Differential Context

Quira maintains an internal conversational state. During a continuous session, the model already "knows" what it read in previous turns. Instead of fetching the entire knowledge base again, Quira computes a semantic delta and only fetches new informationthat hasn't been discussed yet. This drastically cuts down on redundant database hits and LLM token usage.

Provider Abstraction

Write your pipeline once, deploy it anywhere. Quira features a robust abstraction layer that allows you to swap your entire infrastructure (Vector Stores, Caches, and LLMs) simply by changing a string.
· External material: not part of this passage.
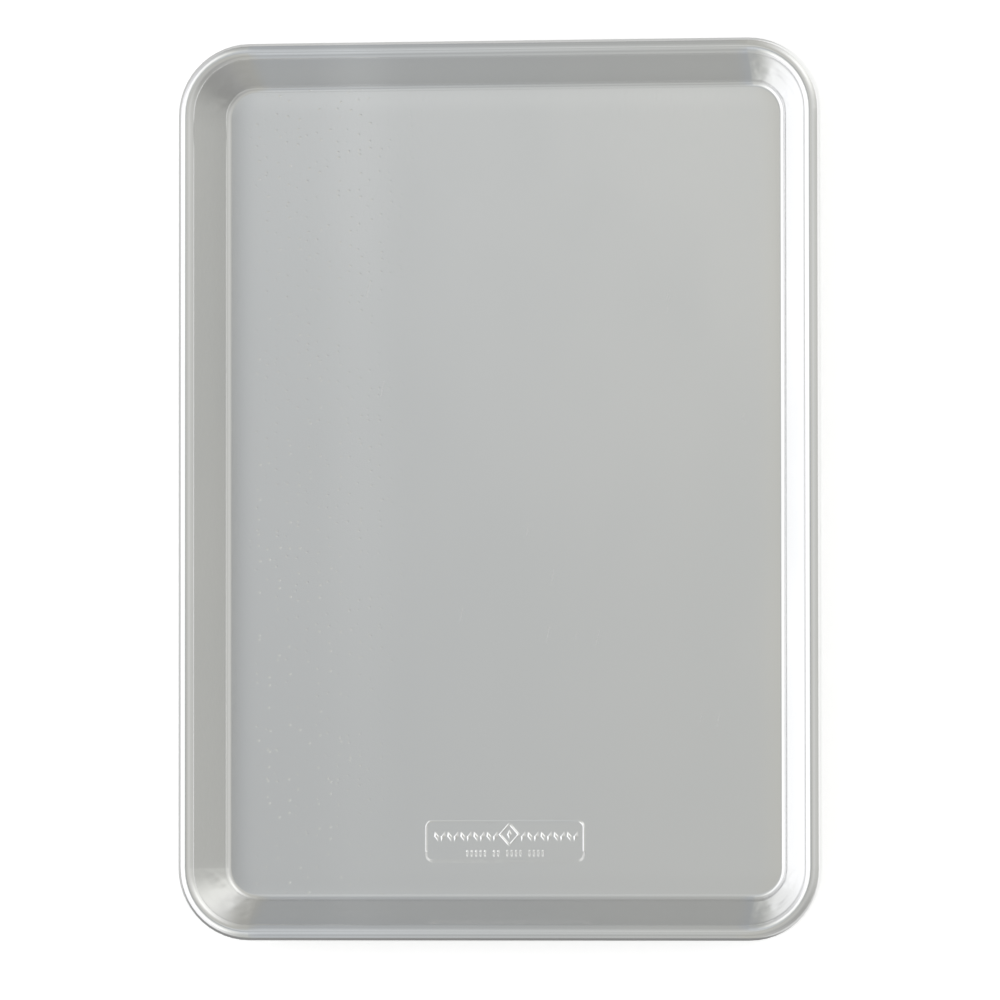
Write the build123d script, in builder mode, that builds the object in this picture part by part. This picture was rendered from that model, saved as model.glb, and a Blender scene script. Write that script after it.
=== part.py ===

No refactoring required.

pipeline.py

from quira import quiraPipeline

# Instantly swap providers without changing your business logic
pipeline = quiraPipeline(
vector_store="pinecone",        # Or: qdrant, chroma, weaviate
cache="redis",                 # Or: memory, disk
llm="anthropic/claude-3-opus"  # Or: openai, groq, ollama
)

Integrations

Quira is designed to be a drop-in upgrade for the frameworks you already use. We provide native wrappers for both LangChain and LlamaIndex.

LangChain Retriever

from quira.integrations import QuiraRetriever

retriever = QuiraRetriever(pipeline=pipeline)
docs = retriever.invoke("What is speculative retrieval?")

LlamaIndex Query Engine

from quira.integrations import QuiraQueryEngine

engine = QuiraQueryEngine(pipeline=pipeline)
response = engine.query("What is context tetris?")